The notary only prevents inconsistent facts

The notary just seems to guarantee that contradictory facts should never end up being established by different parties within a given system but not that a particular ledger will become consistent in terms of having all, rather than just some, of the facts relevant to it.

A notary just means that only facts that are consistent with its view of the world are considered valid by all parties and only such facts can end up on their ledgers. But this is quite a different thing to all parties definitely being aware of all facts that are relevant to them, e.g. if a node has been destroyed and rebuilt from a backup it's not the job of the notary to provide the node with a mechanism to negotiate with it such that the node's view of the world, on facts that are relevant to it, becomes complete and consistent with the notary's.
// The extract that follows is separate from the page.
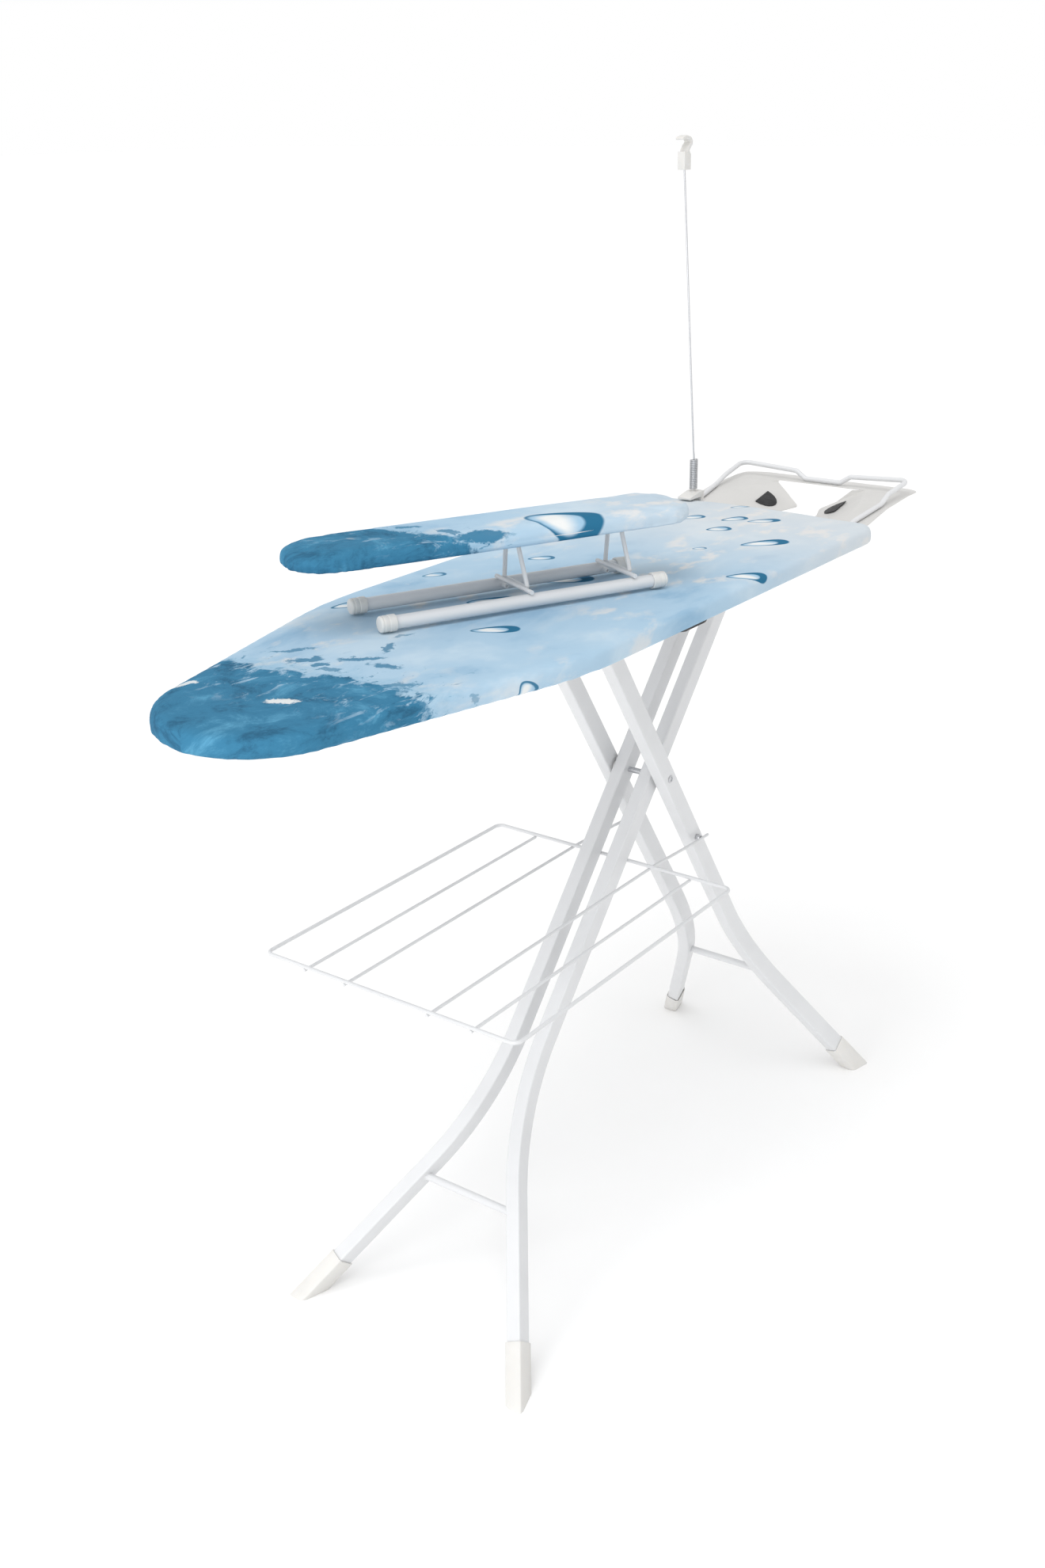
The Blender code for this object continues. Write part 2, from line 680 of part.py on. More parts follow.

The queues behind the RPC calls between nodes are transactional, is it enough to use XA to coordinate read commits on these queues with the corresponding write commits to the ledger? If a party commits such a transaction must it also guarantee that it can recover all involved state following a later failure? Must it maintain its ledger on infrastructure that can survive failure? What is the current situation between non-trusting groups like banks? I guess it's that it is each parties job to make such guarantees for their own sake. You don't want to go around your partner banks saying "hey what do I owe you / you owe me?" I.e. you trust your counterparties to a degree but not to the extent that it would be acceptable to have a situation where you have to ask them what your view of the world should be.